Reproduce the listing below in its entirety. Change nothing.

** Begin DATA **

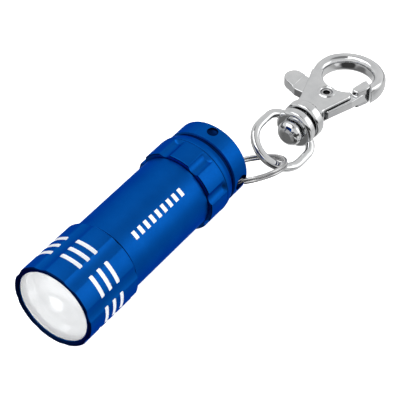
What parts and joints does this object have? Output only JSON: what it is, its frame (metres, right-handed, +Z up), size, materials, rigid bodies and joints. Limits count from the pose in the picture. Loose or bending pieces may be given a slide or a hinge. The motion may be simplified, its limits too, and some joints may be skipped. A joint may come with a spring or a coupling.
{
  "type": "keychain flashlight",
  "caption": "Keychain flashlight with a fluted aluminium head and tail cap, a recessed tail push button, and a swivel trigger hook on a split ring.",
  "frame": {"origin": "middle of the object's footprint on the surface that it lies on", "axes": "+X along the torch from the lens to the tail and the hook, +Z up"},
  "size_m": [0.1112, 0.0254, 0.0199],
  "materials": {
    "anodised_blue": "satin-gloss blue anodised, with bare turned rings on the head",
    "clear_lens": "clear polished",
    "black_rubber": "matte moulded",
    "reflector_mirror": "vacuum metallised",
    "led_epoxy": "glossy clear epoxy over a pale yellow die",
    "white_plastic": "moulded",
    "black_plastic": "moulded",
    "brass": "turned",
    "cell_steel": "nickel plated",
    "spring_steel": "bright nickel plated wire",
    "chrome_plate": "plated die casting, lightly tumbled",
    "pin_steel": "plain"
  },
  "bodies": {
    "barrel": {"body_tube": "anodised_blue", "front_o_ring": "black_rubber", "rear_o_ring": "black_rubber", "battery_sleeve": "white_plastic", "cell_1": "cell_steel", "cell_2": "cell_steel", "cell_3": "cell_steel", "cell_4": "cell_steel"},
    "optics": {"lens": "clear_lens", "lens_seal": "black_rubber", "reflector": "reflector_mirror", "led": "led_epoxy", "led_board": "white_plastic", "led_holder": "brass", "front_contact_spring": "brass"},
    "head": {"head_shell": "anodised_blue"},
    "switch": {"switch_body": "black_plastic", "rear_contact_spring": "brass"},
    "tail": {"tail_cap": "anodised_blue"},
    "button": {"push_button": "black_rubber", "switch_plunger": "white_plastic"},
    "ring": {"split_ring": "spring_steel"},
    "bail": {"swivel_bail": "chrome_plate"},
    "hook": {"hook_body": "chrome_plate", "swivel_post": "chrome_plate", "trigger_pin": "pin_steel"},
    "lever": {"trigger": "chrome_plate"}
  },
  "joints": [
    {"name": "head_travel", "type": "slide", "parent": "barrel", "child": "optics", "axis": [-1, 0, 0], "range_m": [0, 0.0031]},
    {"name": "head_turn", "type": "hinge", "parent": "optics", "child": "head", "pos_m": [-0.05517, 0.0028, 0.00995], "axis": [-1, 0, 0], "range_deg": [0, 1080]},
    {"name": "cap_travel", "type": "slide", "parent": "barrel", "child": "switch", "axis": [1, 0, 0], "range_m": [0, 0.0031]},
    {"name": "cap_turn", "type": "hinge", "parent": "switch", "child": "tail", "pos_m": [-0.05517, 0.0028, 0.00995], "axis": [1, 0, 0], "range_deg": [0, 1080]},
    {"name": "button_press", "type": "slide", "parent": "tail", "child": "button", "axis": [-1, 0, 0], "range_m": [0, 0.0012], "stiffness_N_per_m": 300, "springref_m": -0.0003},
    {"name": "ring_swing", "type": "hinge", "parent": "tail", "child": "ring", "pos_m": [-0.00008, -0.00606, 0.00825], "axis": [0.4461, -0.8532, 0.2701], "range_deg": [-6, 35]},
    {"name": "bail_swing", "type": "hinge", "parent": "ring", "child": "bail", "pos_m": [0.01553, -0.00535, 0.0039], "axis": [0.1691, 0.8814, -0.4412], "range_deg": [-45, 45]},
    {"name": "hook_swivel", "type": "hinge", "parent": "bail", "child": "hook", "pos_m": [0.02813, -0.0038, 0.00485], "axis": [1, 0, 0], "continuous": true},
    {"name": "trigger_open", "type": "hinge", "parent": "hook", "child": "lever", "pos_m": [0.03913, -0.0039, 0.00485], "axis": [0, 0, 1], "range_deg": [0, 26], "stiffness_Nm_per_rad": 0.002, "springref_deg": -20.05}
  ],
  "couplings": [
    {"joint": "head_travel", "follows": "head_turn", "m_per_rad": 0.00015915},
    {"joint": "cap_travel", "follows": "cap_turn", "m_per_rad": 0.00015915}
  ]
}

** End DATA **

* [RESPONSE FOR THIS EXERCISE]
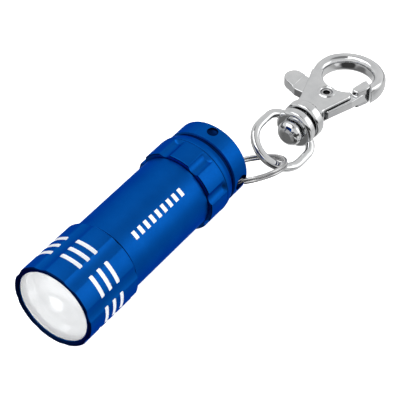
What parts and joints does this object have? Output only JSON: what it is, its frame (metres, right-handed, +Z up), size, materials, rigid bodies and joints. Limits count from the pose in the picture. Loose or bending pieces may be given a slide or a hinge. The motion may be simplified, its limits too, and some joints may be skipped. A joint may come with a spring or a coupling.
{
  "type": "keychain flashlight",
  "caption": "Keychain flashlight with a fluted aluminium head and tail cap, a recessed tail push button, and a swivel trigger hook on a split ring.",
  "frame": {"origin": "middle of the object's footprint on the surface that it lies on", "axes": "+X along the torch from the lens to the tail and the hook, +Z up"},
  "size_m": [0.1112, 0.0254, 0.0199],
  "materials": {
    "anodised_blue": "satin-gloss blue anodised, with bare turned rings on the head",
    "clear_lens": "clear polished",
    "black_rubber": "matte moulded",
    "reflector_mirror": "vacuum metallised",
    "led_epoxy": "glossy clear epoxy over a pale yellow die",
    "white_plastic": "moulded",
    "black_plastic": "moulded",
    "brass": "turned",
    "cell_steel": "nickel plated",
    "spring_steel": "bright nickel plated wire",
    "chrome_plate": "plated die casting, lightly tumbled",
    "pin_steel": "plain"
  },
  "bodies": {
    "barrel": {"body_tube": "anodised_blue", "front_o_ring": "black_rubber", "rear_o_ring": "black_rubber", "battery_sleeve": "white_plastic", "cell_1": "cell_steel", "cell_2": "cell_steel", "cell_3": "cell_steel", "cell_4": "cell_steel"},
    "optics": {"lens": "clear_lens", "lens_seal": "black_rubber", "reflector": "reflector_mirror", "led": "led_epoxy", "led_board": "white_plastic", "led_holder": "brass", "front_contact_spring": "brass"},
    "head": {"head_shell": "anodised_blue"},
    "switch": {"switch_body": "black_plastic", "rear_contact_spring": "brass"},
    "tail": {"tail_cap": "anodised_blue"},
    "button": {"push_button": "black_rubber", "switch_plunger": "white_plastic"},
    "ring": {"split_ring": "spring_steel"},
    "bail": {"swivel_bail": "chrome_plate"},
    "hook": {"hook_body": "chrome_plate", "swivel_post": "chrome_plate", "trigger_pin": "pin_steel"},
    "lever": {"trigger": "chrome_plate"}
  },
  "joints": [
    {"name": "head_travel", "type": "slide", "parent": "barrel", "child": "optics", "axis": [-1, 0, 0], "range_m": [0, 0.0031]},
    {"name": "head_turn", "type": "hinge", "parent": "optics", "child": "head", "pos_m": [-0.05517, 0.0028, 0.00995], "axis": [-1, 0, 0], "range_deg": [0, 1080]},
    {"name": "cap_travel", "type": "slide", "parent": "barrel", "child": "switch", "axis": [1, 0, 0], "range_m": [0, 0.0031]},
    {"name": "cap_turn", "type": "hinge", "parent": "switch", "child": "tail", "pos_m": [-0.05517, 0.0028, 0.00995], "axis": [1, 0, 0], "range_deg": [0, 1080]},
    {"name": "button_press", "type": "slide", "parent": "tail", "child": "button", "axis": [-1, 0, 0], "range_m": [0, 0.0012], "stiffness_N_per_m": 300, "springref_m": -0.0003},
    {"name": "ring_swing", "type": "hinge", "parent": "tail", "child": "ring", "pos_m": [-0.00008, -0.00606, 0.00825], "axis": [0.4461, -0.8532, 0.2701], "range_deg": [-6, 35]},
    {"name": "bail_swing", "type": "hinge", "parent": "ring", "child": "bail", "pos_m": [0.01553, -0.00535, 0.0039], "axis": [0.1691, 0.8814, -0.4412], "range_deg": [-45, 45]},
    {"name": "hook_swivel", "type": "hinge", "parent": "bail", "child": "hook", "pos_m": [0.02813, -0.0038, 0.00485], "axis": [1, 0, 0], "continuous": true},
    {"name": "trigger_open", "type": "hinge", "parent": "hook", "child": "lever", "pos_m": [0.03913, -0.0039, 0.00485], "axis": [0, 0, 1], "range_deg": [0, 26], "stiffness_Nm_per_rad": 0.002, "springref_deg": -20.05}
  ],
  "couplings": [
    {"joint": "head_travel", "follows": "head_turn", "m_per_rad": 0.00015915},
    {"joint": "cap_travel", "follows": "cap_turn", "m_per_rad": 0.00015915}
  ]
}